WHAT YOU ARE ASKED TO DO: Reproduce, word for word, every line from the first one down to the line containing "a round edge.", and nothing else.
****************************************
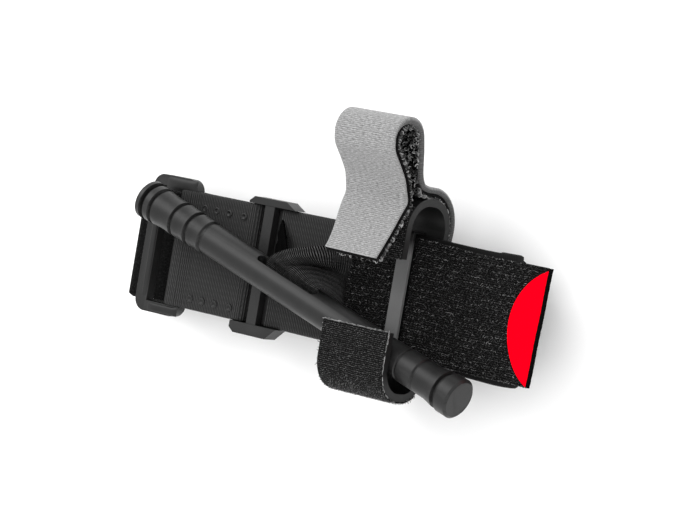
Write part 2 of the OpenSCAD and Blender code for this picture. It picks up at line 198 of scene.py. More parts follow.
def cloth(name, grid, thickness, rib_pitch=0.0, rib_height=0.0, tone=None):
    """Closed cloth of that thickness round a (along, across, 3) grid, with a round edge.

    Ribs run across it. weave holds (across, along) in millimetres and the side,
    which is 1 above, -1 below and 0 on the edge. tone(side, across, along) gives
    the tone of a point, with across and along from 0 to 1.
    """
    p = np.asarray(grid, float)
    rows, columns = p.shape[:2]
    along_dir, across_dir = unit(np.gradient(p, axis=0)), unit(np.gradient(p, axis=1))
    normal = unit(np.cross(along_dir, across_dir))
    along, across = travelled(p[:, columns // 2]), travelled(p[rows // 2])
    thick = np.broadcast_to(np.asarray(thickness, float), rows)
    half = thick / 2
    if rib_pitch:
        half = half + rib_height * (np.abs(np.sin(np.pi * along / rib_pitch)) - 0.5)
    half = half[:, None, None]
    ring = ([(i, 0) for i in range(rows)] + [(rows - 1, j) for j in range(1, columns)]
            + [(i, columns - 1) for i in range(rows - 2, -1, -1)]
            + [(0, j) for j in range(columns - 2, 0, -1)])
    ri, rj = np.array(ring).T
    over_side = (rj == columns - 1).astype(int) - (rj == 0)
    over_end = (ri == rows - 1).astype(int) - (ri == 0)
    out = across_dir[ri, rj] * over_side[:, None] + along_dir[ri, rj] * over_end[:, None]
    edge = p[ri, rj] + unit(out) * (thick[ri] * EDGE_SWELL)[:, None]
    above, beneath = (p + normal * half).reshape(-1, 3), (p - normal * half).reshape(-1, 3)
    points = np.vstack([above, beneath, edge])
    top = grid_faces(rows, columns)
    below = rows * columns
    bottom = top[:, [0, 3, 2, 1]] + below
    k = np.arange(len(ring))
    nxt = (k + 1) % len(ring)
    rim_top = ri * columns + rj
    rim_low, rim_mid = rim_top + below, 2 * below + k
    upper = np.stack([rim_top, rim_mid, rim_mid[nxt], rim_top[nxt]], axis=1)
    lower = np.stack([rim_mid, rim_low, rim_low[nxt], rim_mid[nxt]], axis=1)
    faces = np.vstack([top, bottom, upper, lower])
    u, v = np.meshgrid(across, along)
    flat = np.stack([u.ravel(), v.ravel()], axis=1)
    side = np.concatenate([np.ones(below), -np.ones(below), np.zeros(len(ring))])
    flat = np.vstack([flat, flat, flat[rim_top]])
    tones = tone(side, flat[:, 0] / across[-1], flat[:, 1] / along[-1]) if tone else None
    piece = mesh_object(name, points, faces, tones, np.column_stack([flat, side]))
    fix_normals(piece)
    return piece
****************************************
THE RESULT:
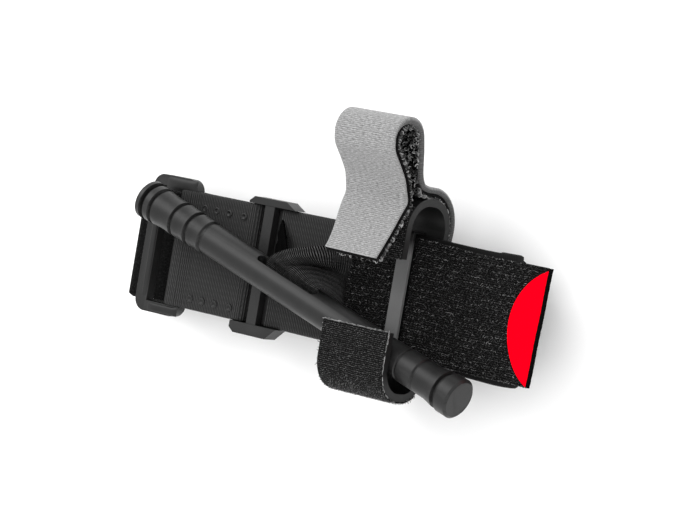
Write part 2 of the OpenSCAD and Blender code for this picture. It picks up at line 198 of scene.py. More parts follow.
def cloth(name, grid, thickness, rib_pitch=0.0, rib_height=0.0, tone=None):
    """Closed cloth of that thickness round a (along, across, 3) grid, with a round edge.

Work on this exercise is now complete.